Logo_ER10

Model Interpretation using LIME for penguin dataset classifier

This notebook demonstrates the use of DIANNA with the LIME tabular method on the penguins dataset.

LIME (Local Interpretable Model-agnostic Explanations) is an explainable-AI method that aims to create an interpretable model that locally represents the classifier. For more details see the LIME paper.

Colab setup

[1]:
running_in_colab = 'google.colab' in str(get_ipython())
if running_in_colab:
  # install dianna
  !python3 -m pip install dianna[notebooks]

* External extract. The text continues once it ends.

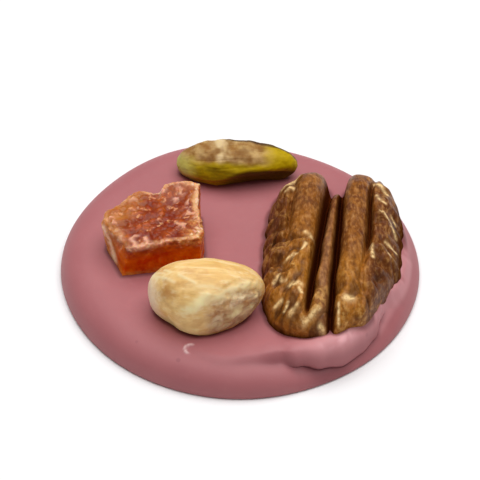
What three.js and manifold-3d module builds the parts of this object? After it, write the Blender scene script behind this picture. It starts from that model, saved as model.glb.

  # download data used in this demo
  import os
  base_url = 'https://raw.githubusercontent.com/dianna-ai/dianna/main/dianna/'
  paths_to_download = ['./models/penguin_model.onnx']
  for path in paths_to_download:
      !wget {base_url + path} -P {os.path.dirname(path)}

0 - Import libraries

[1]:
import dianna
import numpy as np
import pandas as pd
import seaborn as sns
from sklearn.model_selection import train_test_split
from dianna.utils.onnx_runner import SimpleModelRunner

1 - Loading the data

Load penguins dataset.

[2]:
penguins = sns.load_dataset('penguins')

Prepare the data

[3]:
# Remove categorial columns and NaN values
penguins_filtered = penguins.drop(columns=['island', 'sex']).dropna()

# Get the species
species = penguins['species'].unique()

# Extract inputs and target
input_features = penguins_filtered.drop(columns=['species'])
target = pd.get_dummies(penguins_filtered['species'])

# Let's explore the features of the dataset
input_features
[3]:
bill_length_mm bill_depth_mm flipper_length_mm body_mass_g
0 39.1 18.7 181.0 3750.0
1 39.5 17.4 186.0 3800.0
2 40.3 18.0 195.0 3250.0
4 36.7 19.3 193.0 3450.0
5 39.3 20.6 190.0 3650.0
... ... ... ... ...
338 47.2 13.7 214.0 4925.0
340 46.8 14.3 215.0 4850.0
341 50.4 15.7 222.0 5750.0
342 45.2 14.8 212.0 5200.0
343 49.9 16.1 213.0 5400.0

342 rows × 4 columns

The data-set currently has four features that were used to train the model: bill length, bill depth, flipper length, and body mass. These features were used to classify the different species.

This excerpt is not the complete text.